A prescindere da quello che ciascuno di noi possa pensare sul synth pop e gli anni ’80 (intendo quelli più visibili e mainstream), Rio è fuor di dubbio un gran bel disco.
Certo: Simon Le Bon non aveva una gran voce (ma migliorerà col tempo), i restanti componenti della band (John Taylor, Nick Rhodes e Roger Taylor) erano discreti musicisti e niente più, e MTV contribuì non poco a creare un fenomeno che diversamente avrebbe avuto dimensioni più contenute. E aggiungiamo anche che la copertina del disco, che ben rappresentava la disperata e ossessiva fascinazione per l’esotico imperante in quegli anni, è a dir poco indecente.
Tuttavia, c’erano le canzoni, alcune delle quali decisamente buone. Canzoni furbette, che miscelavano sentori rock e new wave con elementi prevalentemente dance e pop, e tuttavia in grado di reggere il logorio del tempo e trasformarsi col passare degli anni (stiamo andando verso il quarantennale della pubblicazione) in autentici evergreen per tutta una generazione: l’ariosa title track, la rockeggiante Hungry Like A Wolf, la sensualissima The Chauffeur (che mostra il lato più dark della band) e soprattutto Save A Prayer, penultima canzone del lato B e probabilmente la migliore in assoluto della produzione del gruppo di Birmingham.
Se da un punto di vista formale, Save A Prayer è una classica ballata dal suono patinato e suadente, il testo al contrario è oscuro, sibillino, ambiguo. Parla d’amore, ma non si capisce se si tratti di un’estemporanea avventura (“Alcuni la chiamerebbero storia di una notte, ma noi possiamo chiamarlo paradiso“) o dell’inizio di una lunga relazione (“Non chiedermi perché manterrò la mia promessa“), anche se la sensazione dominante è quella di ascoltare il racconto di un rapporto comunque destinato a finire, soprattutto per colpa di lei (“Ma la paura è nella tua anima“).

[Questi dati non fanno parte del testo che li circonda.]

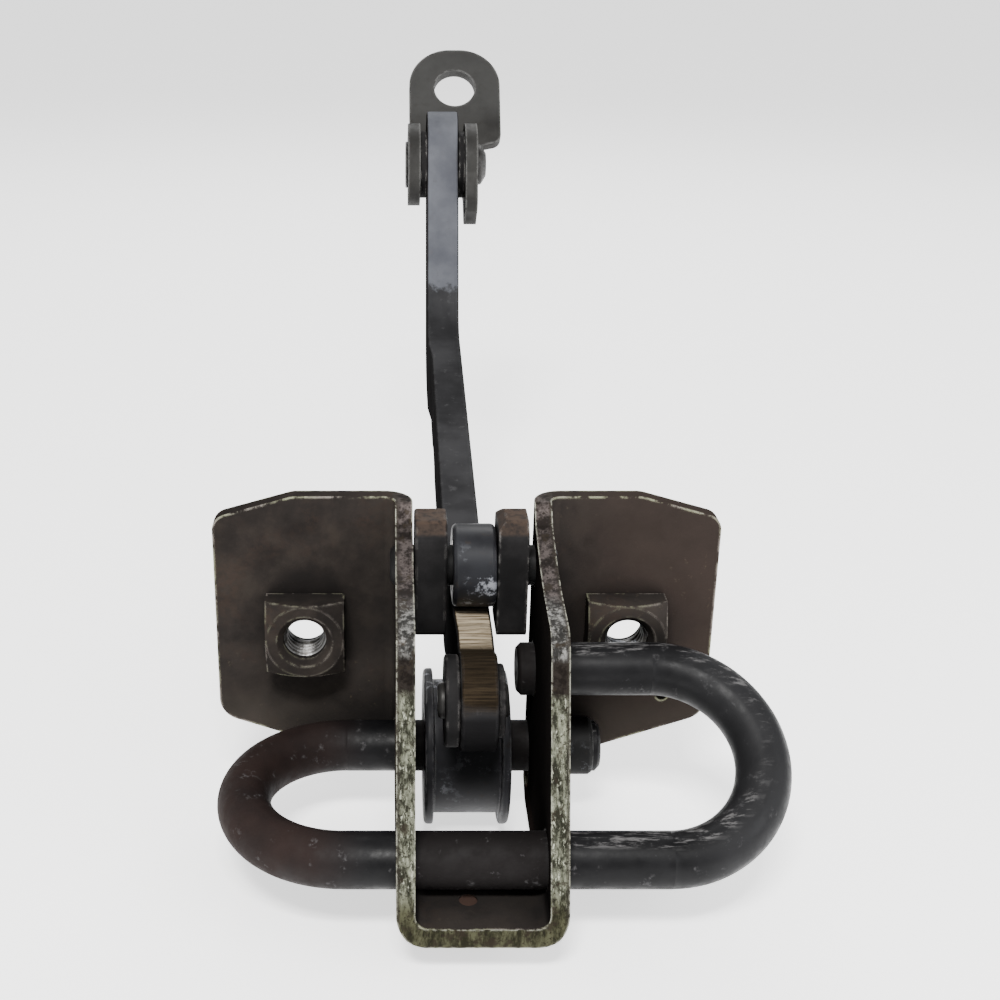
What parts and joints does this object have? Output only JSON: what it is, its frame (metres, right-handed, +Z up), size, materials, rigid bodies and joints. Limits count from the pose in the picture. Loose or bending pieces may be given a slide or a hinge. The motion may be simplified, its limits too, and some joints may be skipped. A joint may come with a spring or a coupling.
{
  "type": "door check strap",
  "caption": "Door check: a flat arm slides between two rollers in a sheet-steel channel, pressed by a bent spring bar, with a pivoting bracket at its far end.",
  "frame": {"origin": "middle of the two bolt holes, on the back face of the flanges, which lies against the door edge", "axes": "+X across the flanges, +Y away from the channel towards the pivot bracket, +Z up along the roller side"},
  "size_m": [0.098, 0.2175, 0.1213],
  "materials": {
    "bracket_steel": "worn, dark brown oxide over zinc",
    "nut_steel": "worn dark zinc",
    "spring_steel": "dark oiled spring steel",
    "retainer_steel": "dark",
    "roller_steel": "dark polished by wear",
    "bronze": "dull bronze",
    "pin_steel": "turned steel",
    "buffer_plastic": "black, greasy",
    "arm_steel": "worn zinc plated steel",
    "pillar_steel": "dark warm grey",
    "washer_plastic": "dark nylon"
  },
  "bodies": {
    "channel": {"bracket": "bracket_steel", "weld_nut_left": "nut_steel", "weld_nut_right": "nut_steel", "torsion_spring": "spring_steel", "spring_retainer": "retainer_steel", "upper_roller_pin": "pin_steel", "guide_block_left": "buffer_plastic", "guide_block_right": "buffer_plastic"},
    "arm": {"check_arm": "arm_steel", "stop_pin": "pin_steel", "stop_sleeve_left": "buffer_plastic", "stop_sleeve_right": "buffer_plastic", "pivot_bush": "bronze"},
    "upper_wheel": {"upper_roller": "roller_steel", "upper_roller_bush": "bronze"},
    "lower_wheel": {"lower_roller": "roller_steel", "lower_roller_bush": "bronze"},
    "pillar": {"pivot_bracket": "pillar_steel", "pivot_pin": "pin_steel", "pivot_washer_left": "washer_plastic", "pivot_washer_right": "washer_plastic"}
  },
  "joints": [
    {"name": "arm_slide", "type": "slide", "parent": "channel", "child": "arm", "axis": [0, 0.989, 0.1478], "range_m": [-0.085, 0.006]},
    {"name": "upper_roller_turn", "type": "hinge", "parent": "channel", "child": "upper_wheel", "pos_m": [0.00095, -0.00876, 0.01494], "axis": [1, 0, 0], "range_deg": [-673, 49]},
    {"name": "lower_roller_turn", "type": "hinge", "parent": "channel", "child": "lower_wheel", "pos_m": [0.00095, -0.0084, -0.0213], "axis": [1, 0, 0], "range_deg": [-30, 406]},
    {"name": "pillar_pivot", "type": "hinge", "parent": "arm", "child": "pillar", "pos_m": [-0.00025, 0.13081, 0.06103], "axis": [1, 0, 0], "range_deg": [-20, 30]}
  ],
  "couplings": [
    {"joint": "upper_roller_turn", "follows": "arm_slide", "rad_per_m": 137.93},
    {"joint": "lower_roller_turn", "follows": "arm_slide", "rad_per_m": -82.988}
  ]
}
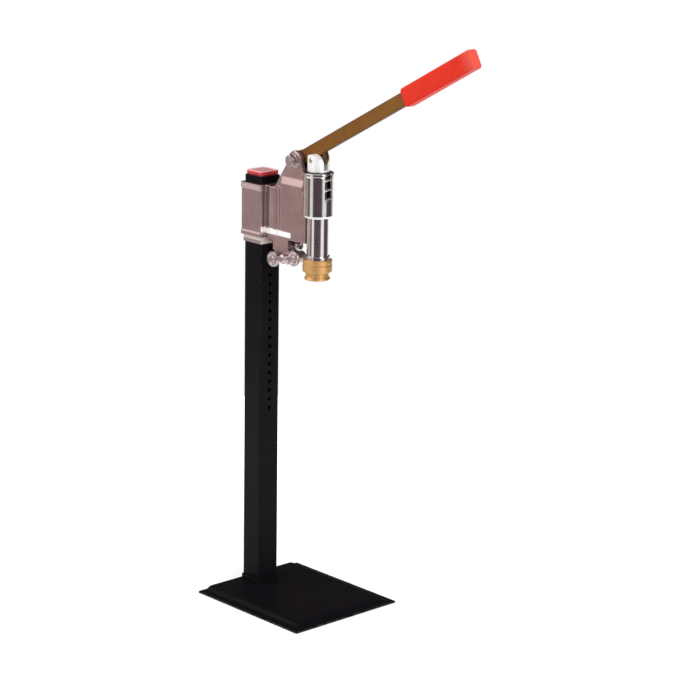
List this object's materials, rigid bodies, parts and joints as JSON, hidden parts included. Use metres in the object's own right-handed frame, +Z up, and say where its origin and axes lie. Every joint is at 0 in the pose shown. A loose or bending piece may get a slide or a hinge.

Di certo, l’interplay fra le note e le liriche è efficacissimo e si sviluppa leggero nonostante l’abbondanza di synth, mentre si ha la sensazione che il gruppo più marcatamente anni ’80 della storia, pur non tradendo le proprie prerogative pop, per una volta riesca a scavalcare l’angusto steccato temporale e trovare la giusta misura per universalizzare il linguaggio.
Non è solo il bel crescendo melodico a intrigare (l’intreccio tra le tastiere e i controcanti è musicalmente ineccepibile), ma è soprattutto il pathos, trattenuto e sottotraccia, a fare la differenza, istillando nell’ascoltatore un languido senso di malinconia e un pungolo nostalgico, che una breve stretta del cuore collega a un ricordo lontano.